Lo que hace falta es tener organizaciones capaces de canalizar la representación social, agregar intereses diversos, seleccionar y formar dirigentes, coordinar la competencia electoral, financiar campañas, elaborar propuestas e ideas, negociar diferencias y crear coaliciones capaces de gobernar; o sea, partidos políticos.
El problema en esto es la clásica profecía auto-cumplida. Pues si los mejores, los más capaces, los idealistas, los más honestos y altruistas rechazan los partidos, sin duda que la política será el lugar de los peores. Será, como es, el lugar de los vivos, los corruptos, los que tienen precio hasta para ser mercancía del crimen organizado.

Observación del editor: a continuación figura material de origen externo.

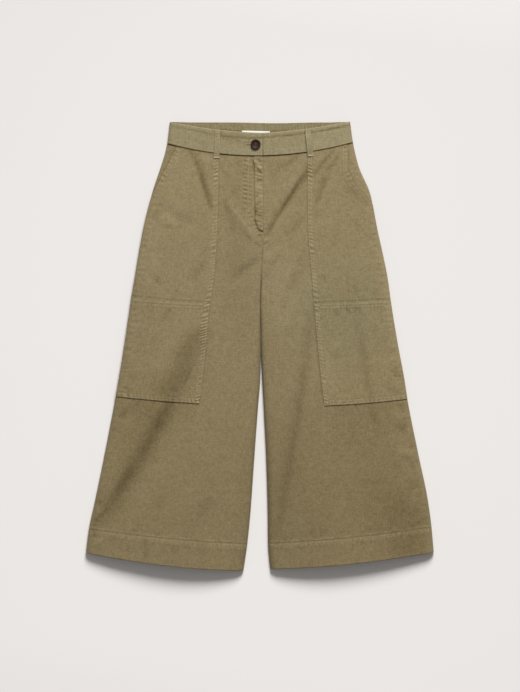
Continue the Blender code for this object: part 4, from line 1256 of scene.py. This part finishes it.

La lógica en cuestión termina siendo anti-sistema. Como los que estigmatizan la política como una “casta”, concepto de moda. Claro que para ocupar esa reserva de mercado y convertirse en casta ellos mismos. El poder en la no-democracia es monopólico, en democracia es compartido. Solo los partidos de verdad practican compartir el poder.
Si queremos democracia hay que educar a los más jóvenes para que revitalicen los partidos políticos. Y hacer de la política el lugar de los mejores, de la virtud como en Aristóteles.